▶ _What to produce_
Return verbatim the inclusive range of lines running from the line that contains "for label, piece" to the line that contains "obj.matrix_world = world". Omit every other line.

▶ _Data lines_
· · ·

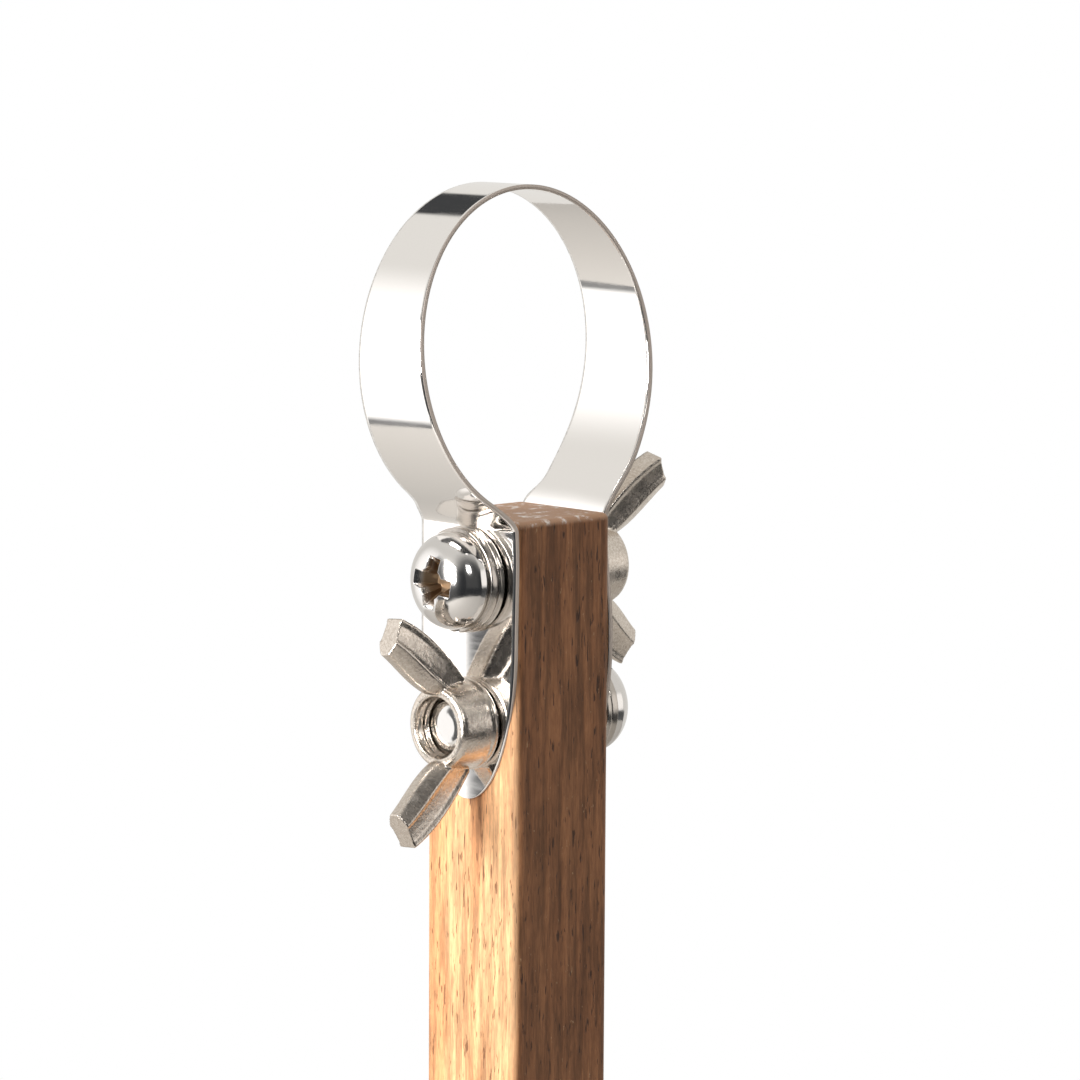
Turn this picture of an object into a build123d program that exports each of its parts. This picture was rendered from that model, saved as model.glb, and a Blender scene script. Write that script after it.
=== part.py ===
from build123d import *
import os
from math import cos, radians, sin

# Clay modelling tool with a changeable steel loop. Millimetres, +Z up.
# The origin is the centre of the handle's bottom end. X runs from tab to tab, Y across the strip.
os.makedirs("parts", exist_ok=True)

# ---- handle ----
handle_side = 14.0
handle_length = 180.0
handle_edge_round = 1.2
handle_end_round = 0.7

# ---- strip: one piece, bent into a loop between two flat tabs ----
strip_thickness = 0.5
loop_centre_x = -1.7
loop_centre_rise = 16.9
loop_half_width = 16.3
loop_half_height = 17.5
left_neck_angle = 237.0
right_neck_angle = 340.0
neck_start_drop = 1.0
left_neck_pull = 1.3
right_neck_pull = 1.45
tab_neck_pull = 0.6
top_near_y = -2.5
top_far_y = 4.5
shoulder_near_y = -6.1
shoulder_near_rise = 6.5
neck_far_y = 5.1
neck_far_rise = 3.0
tab_width = 14.0
left_tab_top_near_y = -7.0
right_tab_top_near_y = -5.9
tab_top_drop = 0.8
tab_straight_drop = 13.0
tab_end_drop = 29.8

# ---- screws, washers and nuts ----
upper_screw_drop = 6.4
lower_screw_drop = 21.7
screw_y = -0.35
screw_diameter = 6.0
screw_length = 20.0
screw_end_chamfer = 0.7
head_diameter = 10.2
head_height = 3.8
head_side_height = 1.1
cross_width = 1.5
cross_span = 6.2
cross_depth = 2.4
cross_tip_span = 2.4
cross_tip_width = 1.0
cross_turn = -10.0
spring_washer_diameter = 11.0
spring_washer_thickness = 1.0
spring_washer_gap = 0.7
flat_washer_diameter = 11.2
flat_washer_thickness = 0.8
washer_edge_round = 0.2
washer_bore_clearance = 0.2
hole_clearance = 0.15
thread_clearance = 0.05

# ---- wing nut ----
hub_base_diameter = 9.8
hub_top_diameter = 7.8
hub_height = 4.6
hub_flange_height = 0.7
bore_chamfer = 0.35
wing_reach = 12.0
wing_height = 11.2
wing_tip_inner_reach = 8.3
wing_tip_outer_rise = 9.4
wing_underside_rise = 1.2
wing_thickness = 3.0
left_nut_turn = 5.0
right_nut_turn = -14.0

half_side = handle_side / 2
tab_outer_x = half_side + strip_thickness
strip_middle_x = half_side + strip_thickness / 2
loop_centre_z = handle_length + loop_centre_rise
loop_top_z = loop_centre_z + loop_half_height + strip_thickness
hole_diameter = screw_diameter + 2 * hole_clearance
upper_z = handle_length - upper_screw_drop
lower_z = handle_length - lower_screw_drop
washer_stack = flat_washer_thickness + spring_washer_thickness

with BuildPart() as handle:
    with BuildSketch(Plane.XY):
        Rectangle(handle_side, handle_side)
    extrude(amount=handle_length)
    fillet(handle.edges().filter_by(Axis.Z), radius=handle_edge_round)
    fillet(handle.faces().sort_by(Axis.Z)[-1].edges(), radius=handle_end_round)
    fillet(handle.faces().sort_by(Axis.Z)[0].edges(), radius=handle_end_round)
    with BuildSketch(Plane.YZ):
        with Locations((screw_y, upper_z), (screw_y, lower_z)):
            Circle(hole_diameter / 2)
    extrude(amount=half_side, both=True, mode=Mode.SUBTRACT)


def loop_point(degrees):
    """A point of the strip's middle line on the loop."""
    turn = radians(degrees)
    return (loop_centre_x + loop_half_width * cos(turn), loop_centre_z + loop_half_height * sin(turn))


def loop_heading(degrees):
    """The direction of the middle line at that point, anticlockwise."""
    turn = radians(degrees)
    return (-loop_half_width * sin(turn), loop_half_height * cos(turn))


# The strip's front outline, carried through each side on its own: the two tabs differ at their tops.
with BuildPart() as outline:
    for side, tab_top_near_y in ((-1, left_tab_top_near_y), (1, right_tab_top_near_y)):
        with BuildSketch(Plane.YZ.offset(loop_centre_x)):
            with BuildLine():
                half_tab = tab_width / 2
                tab_top_z = handle_length - tab_top_drop
                straight_z = handle_length - tab_straight_drop
                near_shoulder = (shoulder_near_y, handle_length + shoulder_near_rise)
                far_neck = (neck_far_y, handle_length + neck_far_rise)
                near_top = (-half_tab, straight_z)
                Polyline(near_shoulder, (top_near_y, loop_top_z), (top_far_y, loop_top_z), far_neck)
                Spline(far_neck, (half_tab, tab_top_z), tangents=[(0.05, -1), (0, -1)])
                Line((half_tab, tab_top_z), (half_tab, straight_z))
                EllipticalCenterArc((0, straight_z), half_tab, tab_end_drop - tab_straight_drop,
                                    start_angle=180, arc_size=180)
                Spline(near_top, (tab_top_near_y, tab_top_z), near_shoulder,
                       tangents=[(0, 1), (0.13, 1)])
            make_face()
        extrude(amount=side * 3 * loop_half_width)

# The bent strip is its side view, carried through Y and kept where its front outline lies.
with BuildPart() as loop_blade:
    with BuildSketch(Plane.XZ):
        with BuildLine():
            neck_z = handle_length - neck_start_drop
            tab_end_z = handle_length - tab_end_drop
            EllipticalCenterArc((loop_centre_x, loop_centre_z), loop_half_width, loop_half_height,
                                start_angle=right_neck_angle,
                                arc_size=left_neck_angle - right_neck_angle + 360)
            Spline(loop_point(left_neck_angle), (-strip_middle_x, neck_z),
                   tangents=[loop_heading(left_neck_angle), (0, -1)],
                   tangent_scalars=[left_neck_pull, tab_neck_pull])
            Line((-strip_middle_x, neck_z), (-strip_middle_x, tab_end_z))
            Spline((strip_middle_x, neck_z), loop_point(right_neck_angle),
                   tangents=[(0, 1), loop_heading(right_neck_angle)],
                   tangent_scalars=[tab_neck_pull, right_neck_pull])
            Line((strip_middle_x, tab_end_z), (strip_middle_x, neck_z))
        trace(line_width=strip_thickness)
    extrude(amount=handle_side, both=True)
    add(outline.part, mode=Mode.INTERSECT)
    with BuildSketch(Plane.YZ):
        with Locations((screw_y, upper_z), (screw_y, lower_z)):
            Circle(hole_diameter / 2)
    extrude(amount=3 * half_side, both=True, mode=Mode.SUBTRACT)


def outward_plane(side, height, turn=0.0):
    """A plane on a tab's outer face, at a screw's height: its Z points away from the handle."""
    up = Vector(0, sin(radians(turn)), cos(radians(turn)))
    return Plane(origin=(side * tab_outer_x, screw_y, height), x_dir=up, z_dir=(side, 0, 0))


def make_screw(side, height):
    """A cross-recessed pan head screw that lies through the handle from one tab to the other."""
    seat = outward_plane(side, height).offset(washer_stack)
    head_radius = head_diameter / 2
    with BuildPart() as screw:
        with BuildSketch(seat):
            Circle(screw_diameter / 2)
        extrude(amount=-screw_length)
        chamfer(screw.edges().filter_by(GeomType.CIRCLE).group_by(Axis.X)[0 if side > 0 else -1],
                length=screw_end_chamfer)
        side_view = Plane(origin=seat.origin, x_dir=seat.x_dir, z_dir=seat.y_dir * -1)
        with BuildSketch(side_view):
            with BuildLine():
                rim = (head_radius, head_side_height)
                Line((0, 0), (head_radius, 0))
                Line((head_radius, 0), rim)
                Spline(rim, (0, head_height), tangents=[(-0.25, 1), (-1, 0)])
                Line((0, head_height), (0, 0))
            make_face()
        revolve(axis=Axis(seat.origin, seat.z_dir))
        for depth, span, width in ((0, cross_span, cross_width),
                                   (cross_depth, cross_tip_span, cross_tip_width)):
            with BuildSketch(seat.offset(head_height - depth)):
                Rectangle(span, width, rotation=cross_turn)
                Rectangle(width, span, rotation=cross_turn)
        loft(mode=Mode.SUBTRACT)
    return screw.part


def make_flat_washer(side, height):
    """The flat washer that lies on the tab, under a screw head."""
    with BuildPart() as washer:
        with BuildSketch(outward_plane(side, height)):
            Circle(flat_washer_diameter / 2)
            Circle(screw_diameter / 2 + washer_bore_clearance, mode=Mode.SUBTRACT)
        extrude(amount=flat_washer_thickness)
        fillet(washer.edges().filter_by(GeomType.CIRCLE), radius=washer_edge_round)
    return washer.part


def make_spring_washer(side, height):
    """The split lock washer, pressed flat between the flat washer and the head."""
    with BuildPart() as washer:
        with BuildSketch(outward_plane(side, height).offset(flat_washer_thickness)):
            Circle(spring_washer_diameter / 2)
            Circle(screw_diameter / 2 + washer_bore_clearance, mode=Mode.SUBTRACT)
            with Locations((-spring_washer_diameter / 2, 0)):
                Rectangle(spring_washer_diameter, spring_washer_gap, mode=Mode.SUBTRACT)
        extrude(amount=spring_washer_thickness)
    return washer.part


def make_wing_nut(side, height, turn):
    """A wing nut of the cold-formed kind: a tapered hub with two flared wings."""
    seat = outward_plane(side, height, turn)
    base_radius = hub_base_diameter / 2
    top_radius = hub_top_diameter / 2
    bore_radius = screw_diameter / 2 + thread_clearance
    wing_plane = Plane(origin=seat.origin, x_dir=seat.x_dir, z_dir=seat.y_dir * -1)
    with BuildPart() as nut:
        with BuildSketch(wing_plane):
            with BuildLine():
                Polyline((0, 0), (base_radius, 0), (base_radius, hub_flange_height),
                         (top_radius, hub_height), (0, hub_height), close=True)
            make_face()
        revolve(axis=Axis(seat.origin, seat.z_dir))
        for way in (1, -1):
            with BuildSketch(wing_plane):
                with BuildLine():
                    root_low = (way * top_radius * 0.8, wing_underside_rise)
                    root_high = (way * top_radius * 0.8, hub_height)
                    tip_low = (way * wing_reach, wing_tip_outer_rise)
                    tip_high = (way * wing_tip_inner_reach, wing_height)
                    hub_low = (way * base_radius, wing_underside_rise)
                    Line(root_low, hub_low)
                    Spline(hub_low, tip_low, tangents=[(way * 1, 0.75), (way * 0.45, 1)])
                    Line(tip_low, tip_high)
                    Spline(tip_high, root_high, tangents=[(-way * 0.8, -1), (-way * 0.35, -1)])
                    Line(root_high, root_low)
                make_face()
            extrude(amount=wing_thickness / 2, both=True)
        with BuildSketch(wing_plane):
            with BuildLine():
                Polyline((0, 0), (bore_radius + bore_chamfer, 0), (bore_radius, bore_chamfer),
                         (bore_radius, hub_height - bore_chamfer),
                         (bore_radius + bore_chamfer, hub_height), (0, hub_height), close=True)
            make_face()
        revolve(axis=Axis(seat.origin, seat.z_dir), mode=Mode.SUBTRACT)
    return nut.part


pieces = {"handle": handle.part, "loop_blade": loop_blade.part}
for level, height, head_side, nut_turn in (("upper", upper_z, -1, right_nut_turn),
                                           ("lower", lower_z, 1, left_nut_turn)):
    pieces[level + "_screw"] = make_screw(head_side, height)
    pieces[level + "_flat_washer"] = make_flat_washer(head_side, height)
    pieces[level + "_spring_washer"] = make_spring_washer(head_side, height)
    pieces[level + "_wing_nut"] = make_wing_nut(-head_side, height, nut_turn)

for label, piece in pieces.items():
    piece.label = label
    export_step(piece, f"parts/{label}.step")
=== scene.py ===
"""A clay modelling tool: a teak handle, a bent steel loop, and two M6 screws with washers and wing nuts.

Sizes here are millimetres, and are turned into metres where a mesh is made.
"""

import math

import bpy
import numpy as np
from bpy.props import FloatProperty, FloatVectorProperty, IntProperty, PointerProperty
from mathutils import Matrix, Vector


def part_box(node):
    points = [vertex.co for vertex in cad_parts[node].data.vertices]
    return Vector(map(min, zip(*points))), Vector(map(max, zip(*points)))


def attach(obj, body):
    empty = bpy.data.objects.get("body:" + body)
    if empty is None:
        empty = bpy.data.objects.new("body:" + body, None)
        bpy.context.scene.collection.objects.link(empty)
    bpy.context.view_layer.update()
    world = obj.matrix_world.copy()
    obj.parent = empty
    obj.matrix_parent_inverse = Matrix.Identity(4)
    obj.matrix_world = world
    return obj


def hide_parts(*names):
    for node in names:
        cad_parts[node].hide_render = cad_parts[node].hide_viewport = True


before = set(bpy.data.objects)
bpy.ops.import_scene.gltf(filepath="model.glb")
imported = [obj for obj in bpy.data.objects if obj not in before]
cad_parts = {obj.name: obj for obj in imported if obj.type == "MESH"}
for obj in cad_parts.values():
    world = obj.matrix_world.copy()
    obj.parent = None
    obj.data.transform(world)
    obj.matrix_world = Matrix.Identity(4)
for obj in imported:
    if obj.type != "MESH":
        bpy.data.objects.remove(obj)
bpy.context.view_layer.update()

bl_info = {
    "name": "Clay Loop Tool",
    "version": (1, 0, 0),
    "blender": (4, 5, 0),
    "location": "3D View > Sidebar > Clay Tool",
    "description": "Builds a clay modelling tool round its packed CAD frame",
    "category": "Add Mesh",
}


def box_mm(name):
    """A CAD node's lowest and highest corners, in millimetres, to a ten-thousandth."""
    return np.round(np.array([list(corner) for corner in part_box(name)], float) * 1000, 4)


def middle_mm(name):
    """The middle of a CAD node's box, in millimetres, to a hundredth, as its round edges are faceted."""
    return np.round(box_mm(name).mean(0), 2)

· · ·

▶ _Correct output_
for label, piece in pieces.items():
    piece.label = label
    export_step(piece, f"parts/{label}.step")
=== scene.py ===
"""A clay modelling tool: a teak handle, a bent steel loop, and two M6 screws with washers and wing nuts.

Sizes here are millimetres, and are turned into metres where a mesh is made.
"""

import math

import bpy
import numpy as np
from bpy.props import FloatProperty, FloatVectorProperty, IntProperty, PointerProperty
from mathutils import Matrix, Vector


def part_box(node):
    points = [vertex.co for vertex in cad_parts[node].data.vertices]
    return Vector(map(min, zip(*points))), Vector(map(max, zip(*points)))


def attach(obj, body):
    empty = bpy.data.objects.get("body:" + body)
    if empty is None:
        empty = bpy.data.objects.new("body:" + body, None)
        bpy.context.scene.collection.objects.link(empty)
    bpy.context.view_layer.update()
    world = obj.matrix_world.copy()
    obj.parent = empty
    obj.matrix_parent_inverse = Matrix.Identity(4)
    obj.matrix_world = world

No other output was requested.